Montgomery earns first D4 playoff win since 2011 - 2018 NTL and District 4 News - WellsboroAthletics.com
 
 
 

Montgomery earns first D4 playoff win since 2011.

By: Chris Masse | Williamsport Sun-Gazette | May 24, 2018

 

MONTGOMERY — Emily Snyder ended the game, throwing a perfect pitch. She closed out Montgomery's first playoff win since 2011 by spotting a fastball on the inside corner which froze Bucktail's final hitter.

Not every pitch Snyder threw Wednesday was that perfect. It just often felt that way.

Snyder owned the playoff stage, throwing a three-hitter and matching a career-high with 14 strikeouts as Montgomery edged Bucktail, 3-2, in a well-played District 4 Class A quarterfinal. Snyder surrendered just one hit over the final six innings and Montgomery (12-6) earned a spot against defending champion Northeast Bradford in Friday's semifinals at Turbotville's Moser Complex.

"I think I was hitting my spots pretty well and this is one of the better games I've pitched," Snyder said. "I like the pressure."

That is good because Bucktail (8-10) did its best to apply some as Myka Poorman threw a five-hitter against a team which had scored 45 runs in its last three games. Snyder, however, looked untouchable after the first inning and when Riley Fry hit a clutch, two-run, two-out double in the third inning to put Montgomery up, 3-1, which felt like the margin was 13-1.

Bucktail scored a sixth-inning run without a hit, but Snyder struck out the last four hitters and fanned the side in the seventh on 13 pitches. The Bucks scored a two-out run in the first inning when Poorman singled and scored on Emily Cross's single, but Snyder dominated from there and ended Montgomery's seven-year playoff win drought.

"I feel more confident. I have a good defense to back me up and it's been going pretty good," Snyder said. "I feel like I've made a ton of improvement. I just keep practicing more and more and learning new pitches."

Coach Chris Glenn has played a role in her development, as have assistant coaches Harry Overdorf Sr. and Harry Overdorf Jr.

Overdorf Sr. was a pitching coach at Lock Haven University and still throws for the Jersey Shore fastpitch team. He can literally show Snyder ways to improve, and she has taken those lessons in stride.

Snyder has struck out at least eight batters in nine of her last 17 games and has allowed just two runs in her last four games. This is a young team that has made big strides and Snyder has helped power that surge.

"She was a little nervous in the first inning, but after that she was the same old Emily and was really hitting her spots," Glenn said. "I owe that all to the pitching coaches. The vast amount of experience these guys have with pitching is unbelievable. It's a big plus having those two."

Bucktail won four straight games to reach the postseason for a second straight year and nearly made the semifinals again. It has been quite an ascension for a program that before last season had never made the playoffs. The Bucks pushed Montgomery hard, but Fry's two-run double changed the game's complexion.
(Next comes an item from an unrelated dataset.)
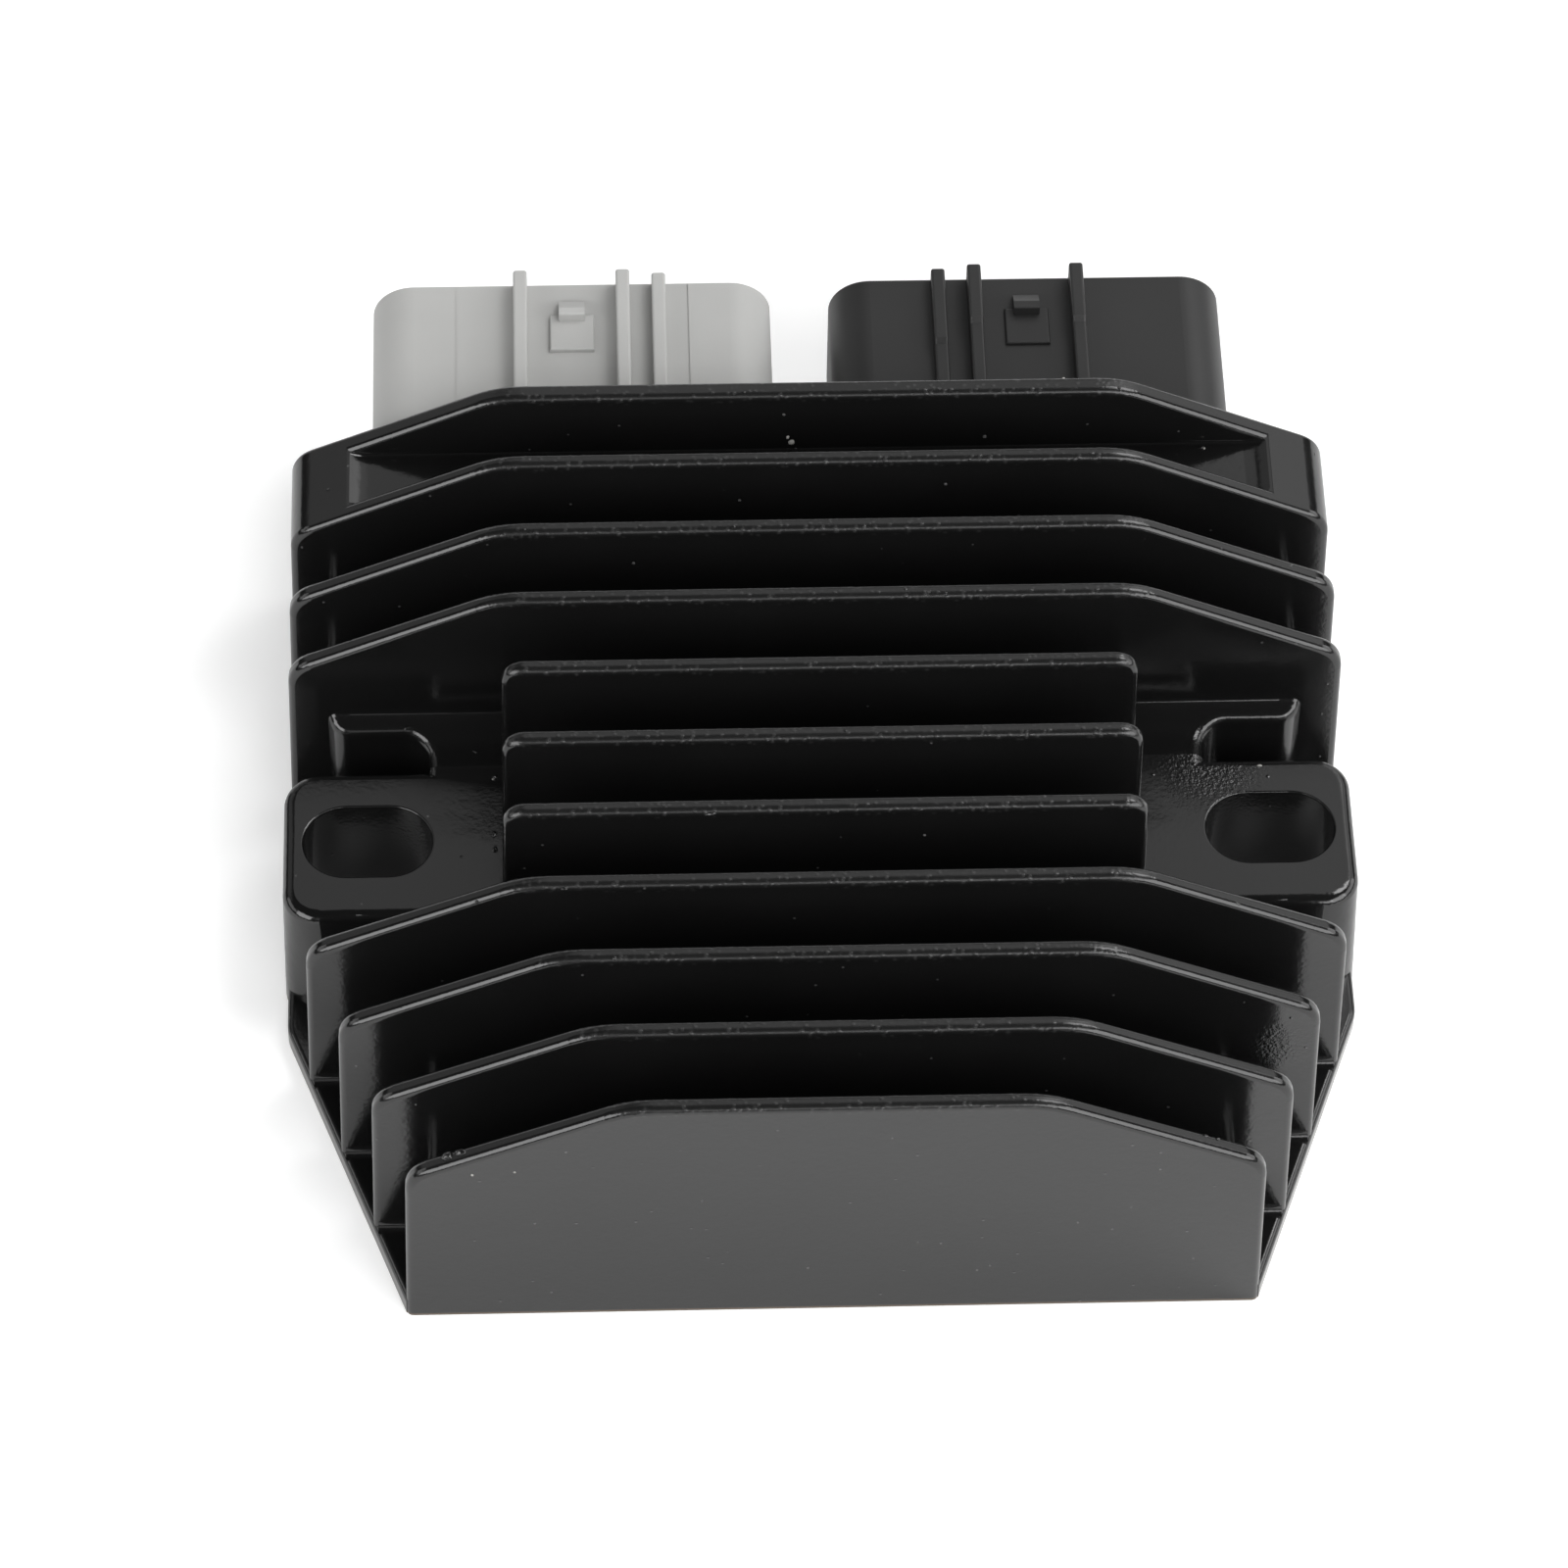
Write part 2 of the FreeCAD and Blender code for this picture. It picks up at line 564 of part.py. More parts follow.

Montgomery had tied it in the second inning when Morgan Tupper (2 for 3), hit a leadoff single, moved to second on a Breanna Segraves bunt and scored on a passed ball. An inning later Abby Stryker drew a one-out walk and Bucktail intentionally walked Snyder with two outs after she doubled in the first inning. Fry then delivered the biggest hit of her young scholastic career.

The sophomore third baseman tattooed a ball into deep center field, easily scoring Stryker and Snyder as Montgomery went up 3-1. Fry entered the game with a .490 batting average and shined in her first playoff game.

"Riley has great hand-eye coordination and very seldom does she strike out," Glenn said. "She tagged that thing. That was a nice shot so all that hard work paid off. If there is anyone I want up that can put the ball in play it's Riley. She's a tough out."

Montgomery missed on opportunities to extend its lead in the fourth and sixth innings. Cross, who was injured in the first inning, never missed a batter and made a super play on a wild pitch that bounced off the fence, beating Tupper to home in the fourth. Two innings later, Poorman worked out of a bases-loaded, no-out jam.

The Raiders, though, never buckled and are semifinal bound for the first time in seven years despite having no seniors. The Raiders have won eight of their last 10 games, including four straight, and are a win from reaching states for the first time since 2010.

"The girls work hard. From the beginning of the year they have never griped about practice," Glenn said. "You can talk to them and they always listen and they want to get better. I haven't been happier in my entire coaching career. I'm lucky enough to coach a great group of kids and I have a great group of coaches. I absolutely just love it here."